Not really. Apple Silicon has good battery life, but it's performance is actually fairly pathetic compared to last-gen x86 chips. Like, compare the M1 to the Ryzen 7 4800u, a chip that was like 9 months old when Apple Silicon hit shelves. Both processors have competitive single-core and multi-core performance, and the GPUs are even pretty close in terms of performance profile. The real kicker? AMD's chip put up competitive performance on TSMC's 7nm node, whereas Apple was fighting with 5nm.

Honestly, if AMD had access to the same silicon Apple does, there probably wouldn't be any comparison. I'd argue their processes are half a generation ahead of Apple's designs.

That’s just peak performance, and ignoring the energy efficiency.
So, compare the power efficency. M1 idles at ~6w + 2-5 watts for the display.
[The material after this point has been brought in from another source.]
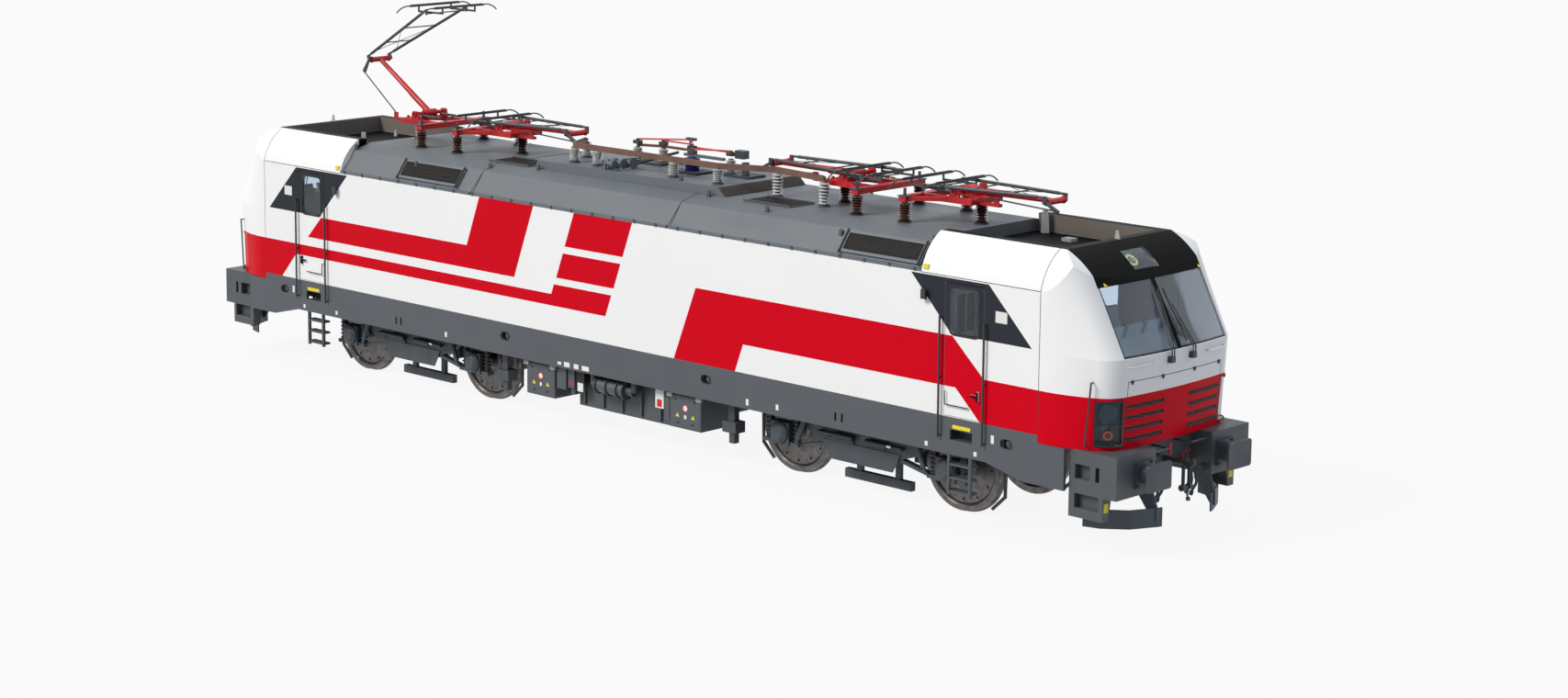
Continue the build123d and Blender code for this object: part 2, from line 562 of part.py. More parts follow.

The 4800u idles ~10w + 2-4 watts for the display. A simple node bump would close the efficiency gap between the two chips, at least on paper.
Unless you’re comparing perf per watt as a curve, idle wattage is largely not representative of real world use. Similarly for peak performance if you’re excluding the wattage or throttling at those levels.
It's impossible to compare either of these CPUs because one is heterogeneous and the other is big.LITTLE. It's still fair to analyze their power consumption as a black-box machine though.